** begin Supplied data **

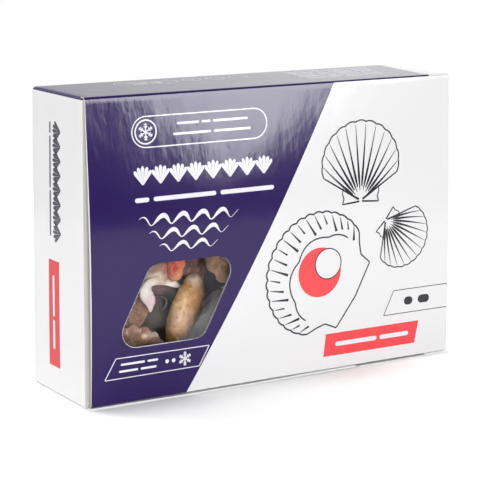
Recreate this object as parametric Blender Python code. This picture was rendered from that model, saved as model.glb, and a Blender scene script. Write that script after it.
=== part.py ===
"""A shut folding carton of frozen scallops in half shells, standing on one long narrow wall.

The carton is one folded blank. Four narrow walls and the back make a tray, and the big front
panel is hinged along the top fold. Its foot tucks in behind a low lip of the floor. A slanted
window in that panel shows the scallops nearest to it through a clear film.

Frame: metres, +Z up, +X along the front from left to right, the front faces -Y, and the origin
is at the middle of the carton's foot.
"""

import math

import bmesh
import bpy
import numpy as np
from mathutils import Vector

MM = 0.001

# The carton, outside. A filled one stands a little fuller at its foot than at its top.
HEIGHT = 165 * MM
FOOT_WIDTH = 237.7 * MM
TOP_WIDTH = 232.3 * MM
TOP_SHIFT = -1.3 * MM
TRAY_DEPTH = 65.2 * MM
BACK_LEAN = 2.4 * MM
END_BULGE = 0.6 * MM
BACK_BULGE = 0.9 * MM
BOARD = 0.6 * MM
FOLD_RADIUS = 0.8 * MM
FIT_GAP = 0.4 * MM
FLAP_WIDTH = 17 * MM
FLAP_EASE = 0.9 * MM

# The front panel stands off the tray and bows outwards, most at its left edge.
LID_STANDOFF = 1.0 * MM
LID_BOW_LEFT = 3.2 * MM
LID_BOW_RIGHT = 1.4 * MM
LID_INSET = 1.3 * MM
LID_BOW_TURN = 0.86
LID_ROWS = 13
LID_COLUMNS = 21
FOLD_DROP = 0.1 * MM
TUCK_LENGTH = 14 * MM
LID_PROUD = LID_STANDOFF + BOARD / 2 + LID_BOW_LEFT
FRONT_Y = (LID_PROUD - TRAY_DEPTH) / 2
BACK_Y = FRONT_Y + TRAY_DEPTH

# The window: a parallelogram with round corners, and the film that covers it from inside.
WINDOW_FOOT = 31.2 * MM
WINDOW_TOP = 75.1 * MM
WINDOW_LEFT = -103.9 * MM
WINDOW_WIDTH = 54.5 * MM
WINDOW_SLANT = 0.52
WINDOW_CORNER = 8.5 * MM
FILM = 0.3 * MM
FILM_OVERLAP = 7 * MM

# The floor's lip that the front panel tucks in behind.
LIP_LEFT = -63 * MM
LIP_RIGHT = 101 * MM
LIP_BREAK = 51 * MM
LIP_BREAK_WIDTH = 2.5 * MM
LIP_HEIGHT = 1.6 * MM
LIP_REACH = 3.4 * MM
LIP_FOOT = 0.05 * MM
LIP_CHAMFER = 0.3 * MM

# The heap behind the scallops that show.
HEAP_CLEARANCE = 2.5 * MM
HEAP_HOLLOW = 20 * MM
HEAP_LUMP = 1.6 * MM
HOLLOW_REACH_X = 66 * MM
HOLLOW_REACH_Z = 50 * MM


def clear_scene():
    for item in list(bpy.data.objects):
        bpy.data.objects.remove(item, do_unlink=True)


def finish(name, colour, roughness, metallic=0.0, alpha=1.0):
    material = bpy.data.materials.new(name)
    material.use_nodes = True
    shader = material.node_tree.nodes["Principled BSDF"]
    shader.inputs["Base Color"].default_value = (*colour, 1.0)
    shader.inputs["Roughness"].default_value = roughness
    shader.inputs["Metallic"].default_value = metallic
    shader.inputs["Alpha"].default_value = alpha
    return material


def add_object(name, mesh, material=None):
    item = bpy.data.objects.new(name, mesh)
    bpy.context.scene.collection.objects.link(item)
    if material:
        mesh.materials.append(material)
    return item


def mesh_from(points, faces):
    mesh = bpy.data.meshes.new("shape")
    mesh.from_pydata([tuple(p) for p in points], [], faces)
    shell = bmesh.new()
    shell.from_mesh(mesh)
    bmesh.ops.recalc_face_normals(shell, faces=shell.faces)
    shell.to_mesh(mesh)
    shell.free()
    return mesh


def cutter(name, mesh):
    item = add_object(name, mesh)
    item.hide_render = True
    item.display_type = "WIRE"
    return item


def combine(item, other, operation):
    step = item.modifiers.new(f"{operation.lower()}_{other.name}", "BOOLEAN")
    step.operation = operation
    step.object = other
    step.solver = "EXACT"


def box_mesh(low, high):
    points = [(x, y, z) for x in (low[0], high[0]) for y in (low[1], high[1]) for z in (low[2], high[2])]
    faces = [(0, 1, 3, 2), (4, 6, 7, 5), (0, 4, 5, 1), (2, 3, 7, 6), (0, 2, 6, 4), (1, 5, 7, 3)]
    return mesh_from(points, faces)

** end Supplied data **

* _Exercise_
Output all of the data again. Match it exactly.

* _Task answer_
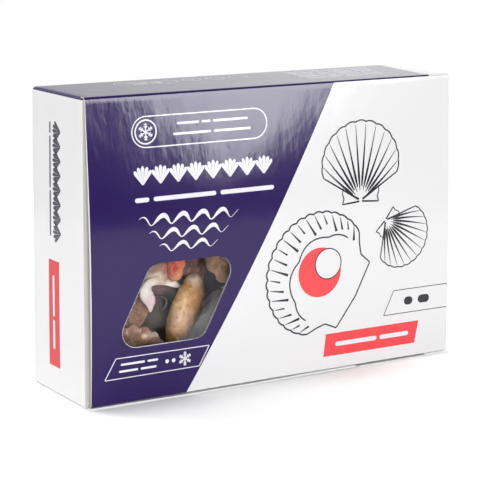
Recreate this object as parametric Blender Python code. This picture was rendered from that model, saved as model.glb, and a Blender scene script. Write that script after it.
=== part.py ===
"""A shut folding carton of frozen scallops in half shells, standing on one long narrow wall.

The carton is one folded blank. Four narrow walls and the back make a tray, and the big front
panel is hinged along the top fold. Its foot tucks in behind a low lip of the floor. A slanted
window in that panel shows the scallops nearest to it through a clear film.

Frame: metres, +Z up, +X along the front from left to right, the front faces -Y, and the origin
is at the middle of the carton's foot.
"""

import math

import bmesh
import bpy
import numpy as np
from mathutils import Vector

MM = 0.001

# The carton, outside. A filled one stands a little fuller at its foot than at its top.
HEIGHT = 165 * MM
FOOT_WIDTH = 237.7 * MM
TOP_WIDTH = 232.3 * MM
TOP_SHIFT = -1.3 * MM
TRAY_DEPTH = 65.2 * MM
BACK_LEAN = 2.4 * MM
END_BULGE = 0.6 * MM
BACK_BULGE = 0.9 * MM
BOARD = 0.6 * MM
FOLD_RADIUS = 0.8 * MM
FIT_GAP = 0.4 * MM
FLAP_WIDTH = 17 * MM
FLAP_EASE = 0.9 * MM

# The front panel stands off the tray and bows outwards, most at its left edge.
LID_STANDOFF = 1.0 * MM
LID_BOW_LEFT = 3.2 * MM
LID_BOW_RIGHT = 1.4 * MM
LID_INSET = 1.3 * MM
LID_BOW_TURN = 0.86
LID_ROWS = 13
LID_COLUMNS = 21
FOLD_DROP = 0.1 * MM
TUCK_LENGTH = 14 * MM
LID_PROUD = LID_STANDOFF + BOARD / 2 + LID_BOW_LEFT
FRONT_Y = (LID_PROUD - TRAY_DEPTH) / 2
BACK_Y = FRONT_Y + TRAY_DEPTH

# The window: a parallelogram with round corners, and the film that covers it from inside.
WINDOW_FOOT = 31.2 * MM
WINDOW_TOP = 75.1 * MM
WINDOW_LEFT = -103.9 * MM
WINDOW_WIDTH = 54.5 * MM
WINDOW_SLANT = 0.52
WINDOW_CORNER = 8.5 * MM
FILM = 0.3 * MM
FILM_OVERLAP = 7 * MM

# The floor's lip that the front panel tucks in behind.
LIP_LEFT = -63 * MM
LIP_RIGHT = 101 * MM
LIP_BREAK = 51 * MM
LIP_BREAK_WIDTH = 2.5 * MM
LIP_HEIGHT = 1.6 * MM
LIP_REACH = 3.4 * MM
LIP_FOOT = 0.05 * MM
LIP_CHAMFER = 0.3 * MM

# The heap behind the scallops that show.
HEAP_CLEARANCE = 2.5 * MM
HEAP_HOLLOW = 20 * MM
HEAP_LUMP = 1.6 * MM
HOLLOW_REACH_X = 66 * MM
HOLLOW_REACH_Z = 50 * MM


def clear_scene():
    for item in list(bpy.data.objects):
        bpy.data.objects.remove(item, do_unlink=True)


def finish(name, colour, roughness, metallic=0.0, alpha=1.0):
    material = bpy.data.materials.new(name)
    material.use_nodes = True
    shader = material.node_tree.nodes["Principled BSDF"]
    shader.inputs["Base Color"].default_value = (*colour, 1.0)
    shader.inputs["Roughness"].default_value = roughness
    shader.inputs["Metallic"].default_value = metallic
    shader.inputs["Alpha"].default_value = alpha
    return material


def add_object(name, mesh, material=None):
    item = bpy.data.objects.new(name, mesh)
    bpy.context.scene.collection.objects.link(item)
    if material:
        mesh.materials.append(material)
    return item


def mesh_from(points, faces):
    mesh = bpy.data.meshes.new("shape")
    mesh.from_pydata([tuple(p) for p in points], [], faces)
    shell = bmesh.new()
    shell.from_mesh(mesh)
    bmesh.ops.recalc_face_normals(shell, faces=shell.faces)
    shell.to_mesh(mesh)
    shell.free()
    return mesh


def cutter(name, mesh):
    item = add_object(name, mesh)
    item.hide_render = True
    item.display_type = "WIRE"
    return item


def combine(item, other, operation):
    step = item.modifiers.new(f"{operation.lower()}_{other.name}", "BOOLEAN")
    step.operation = operation
    step.object = other
    step.solver = "EXACT"


def box_mesh(low, high):
    points = [(x, y, z) for x in (low[0], high[0]) for y in (low[1], high[1]) for z in (low[2], high[2])]
    faces = [(0, 1, 3, 2), (4, 6, 7, 5), (0, 4, 5, 1), (2, 3, 7, 6), (0, 2, 6, 4), (1, 5, 7, 3)]
    return mesh_from(points, faces)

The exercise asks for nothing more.